GIVEN EXERCISE —
Take the material and output all of it exactly.
---
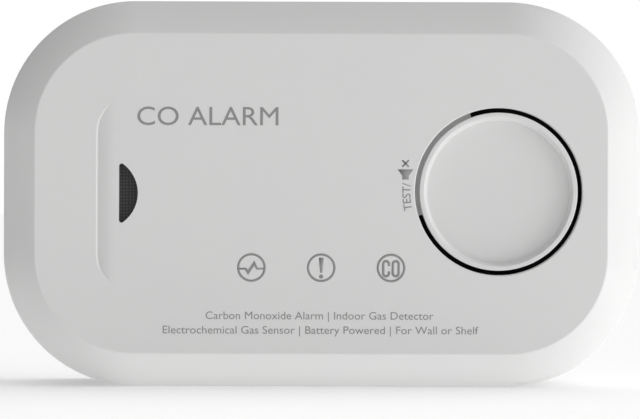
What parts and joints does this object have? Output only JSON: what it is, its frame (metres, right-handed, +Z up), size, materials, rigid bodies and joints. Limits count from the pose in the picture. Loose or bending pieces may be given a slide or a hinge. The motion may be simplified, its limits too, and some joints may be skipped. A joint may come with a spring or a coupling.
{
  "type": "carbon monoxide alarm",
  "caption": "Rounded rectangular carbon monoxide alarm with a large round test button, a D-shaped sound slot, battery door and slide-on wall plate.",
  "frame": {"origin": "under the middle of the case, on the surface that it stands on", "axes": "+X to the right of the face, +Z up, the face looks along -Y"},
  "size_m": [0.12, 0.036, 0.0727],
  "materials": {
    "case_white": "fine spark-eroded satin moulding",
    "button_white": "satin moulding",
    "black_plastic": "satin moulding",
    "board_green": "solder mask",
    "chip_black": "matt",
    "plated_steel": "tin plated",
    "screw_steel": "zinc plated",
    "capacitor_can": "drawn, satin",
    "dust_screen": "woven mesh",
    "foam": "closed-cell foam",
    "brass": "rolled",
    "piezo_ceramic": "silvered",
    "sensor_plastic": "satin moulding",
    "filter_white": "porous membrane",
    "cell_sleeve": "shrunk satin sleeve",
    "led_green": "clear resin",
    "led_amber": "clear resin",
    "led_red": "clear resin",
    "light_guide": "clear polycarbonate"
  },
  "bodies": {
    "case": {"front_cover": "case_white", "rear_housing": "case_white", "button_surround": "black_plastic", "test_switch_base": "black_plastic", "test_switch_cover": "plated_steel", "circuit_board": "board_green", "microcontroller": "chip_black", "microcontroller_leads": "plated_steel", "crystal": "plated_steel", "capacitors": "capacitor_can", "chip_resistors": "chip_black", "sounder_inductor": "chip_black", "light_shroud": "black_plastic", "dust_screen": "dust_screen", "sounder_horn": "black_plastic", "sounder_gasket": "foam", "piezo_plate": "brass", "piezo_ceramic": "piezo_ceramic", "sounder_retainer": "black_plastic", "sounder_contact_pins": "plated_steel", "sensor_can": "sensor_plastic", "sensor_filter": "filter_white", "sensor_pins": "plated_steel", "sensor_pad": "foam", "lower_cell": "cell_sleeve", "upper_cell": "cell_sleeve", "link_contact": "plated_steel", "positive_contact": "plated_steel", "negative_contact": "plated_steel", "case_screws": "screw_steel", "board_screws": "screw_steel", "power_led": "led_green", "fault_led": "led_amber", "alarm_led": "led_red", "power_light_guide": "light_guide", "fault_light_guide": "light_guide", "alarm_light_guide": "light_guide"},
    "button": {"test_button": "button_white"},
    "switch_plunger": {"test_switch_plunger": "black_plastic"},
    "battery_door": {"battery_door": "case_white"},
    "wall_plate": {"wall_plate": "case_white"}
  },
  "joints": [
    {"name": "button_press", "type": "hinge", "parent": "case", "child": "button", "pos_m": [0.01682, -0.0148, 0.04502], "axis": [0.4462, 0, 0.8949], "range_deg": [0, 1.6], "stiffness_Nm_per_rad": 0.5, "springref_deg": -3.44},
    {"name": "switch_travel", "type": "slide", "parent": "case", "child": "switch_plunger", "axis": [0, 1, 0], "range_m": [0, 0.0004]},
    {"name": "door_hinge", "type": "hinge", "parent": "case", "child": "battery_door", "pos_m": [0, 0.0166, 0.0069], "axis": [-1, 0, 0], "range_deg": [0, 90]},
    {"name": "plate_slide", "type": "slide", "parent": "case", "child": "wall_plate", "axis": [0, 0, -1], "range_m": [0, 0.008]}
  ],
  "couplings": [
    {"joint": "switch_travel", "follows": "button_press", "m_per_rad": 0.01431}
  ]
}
---
ANSWER IN FULL —
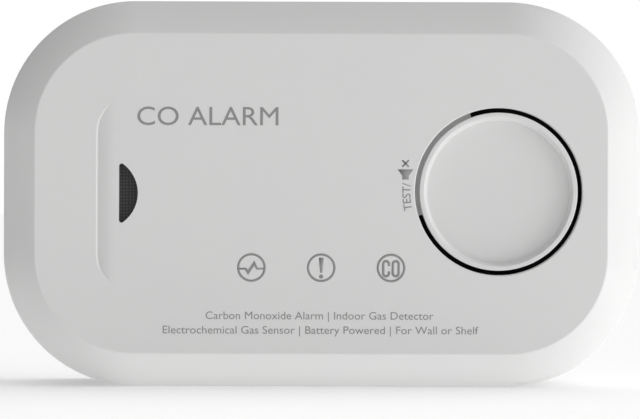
What parts and joints does this object have? Output only JSON: what it is, its frame (metres, right-handed, +Z up), size, materials, rigid bodies and joints. Limits count from the pose in the picture. Loose or bending pieces may be given a slide or a hinge. The motion may be simplified, its limits too, and some joints may be skipped. A joint may come with a spring or a coupling.
{
  "type": "carbon monoxide alarm",
  "caption": "Rounded rectangular carbon monoxide alarm with a large round test button, a D-shaped sound slot, battery door and slide-on wall plate.",
  "frame": {"origin": "under the middle of the case, on the surface that it stands on", "axes": "+X to the right of the face, +Z up, the face looks along -Y"},
  "size_m": [0.12, 0.036, 0.0727],
  "materials": {
    "case_white": "fine spark-eroded satin moulding",
    "button_white": "satin moulding",
    "black_plastic": "satin moulding",
    "board_green": "solder mask",
    "chip_black": "matt",
    "plated_steel": "tin plated",
    "screw_steel": "zinc plated",
    "capacitor_can": "drawn, satin",
    "dust_screen": "woven mesh",
    "foam": "closed-cell foam",
    "brass": "rolled",
    "piezo_ceramic": "silvered",
    "sensor_plastic": "satin moulding",
    "filter_white": "porous membrane",
    "cell_sleeve": "shrunk satin sleeve",
    "led_green": "clear resin",
    "led_amber": "clear resin",
    "led_red": "clear resin",
    "light_guide": "clear polycarbonate"
  },
  "bodies": {
    "case": {"front_cover": "case_white", "rear_housing": "case_white", "button_surround": "black_plastic", "test_switch_base": "black_plastic", "test_switch_cover": "plated_steel", "circuit_board": "board_green", "microcontroller": "chip_black", "microcontroller_leads": "plated_steel", "crystal": "plated_steel", "capacitors": "capacitor_can", "chip_resistors": "chip_black", "sounder_inductor": "chip_black", "light_shroud": "black_plastic", "dust_screen": "dust_screen", "sounder_horn": "black_plastic", "sounder_gasket": "foam", "piezo_plate": "brass", "piezo_ceramic": "piezo_ceramic", "sounder_retainer": "black_plastic", "sounder_contact_pins": "plated_steel", "sensor_can": "sensor_plastic", "sensor_filter": "filter_white", "sensor_pins": "plated_steel", "sensor_pad": "foam", "lower_cell": "cell_sleeve", "upper_cell": "cell_sleeve", "link_contact": "plated_steel", "positive_contact": "plated_steel", "negative_contact": "plated_steel", "case_screws": "screw_steel", "board_screws": "screw_steel", "power_led": "led_green", "fault_led": "led_amber", "alarm_led": "led_red", "power_light_guide": "light_guide", "fault_light_guide": "light_guide", "alarm_light_guide": "light_guide"},
    "button": {"test_button": "button_white"},
    "switch_plunger": {"test_switch_plunger": "black_plastic"},
    "battery_door": {"battery_door": "case_white"},
    "wall_plate": {"wall_plate": "case_white"}
  },
  "joints": [
    {"name": "button_press", "type": "hinge", "parent": "case", "child": "button", "pos_m": [0.01682, -0.0148, 0.04502], "axis": [0.4462, 0, 0.8949], "range_deg": [0, 1.6], "stiffness_Nm_per_rad": 0.5, "springref_deg": -3.44},
    {"name": "switch_travel", "type": "slide", "parent": "case", "child": "switch_plunger", "axis": [0, 1, 0], "range_m": [0, 0.0004]},
    {"name": "door_hinge", "type": "hinge", "parent": "case", "child": "battery_door", "pos_m": [0, 0.0166, 0.0069], "axis": [-1, 0, 0], "range_deg": [0, 90]},
    {"name": "plate_slide", "type": "slide", "parent": "case", "child": "wall_plate", "axis": [0, 0, -1], "range_m": [0, 0.008]}
  ],
  "couplings": [
    {"joint": "switch_travel", "follows": "button_press", "m_per_rad": 0.01431}
  ]
}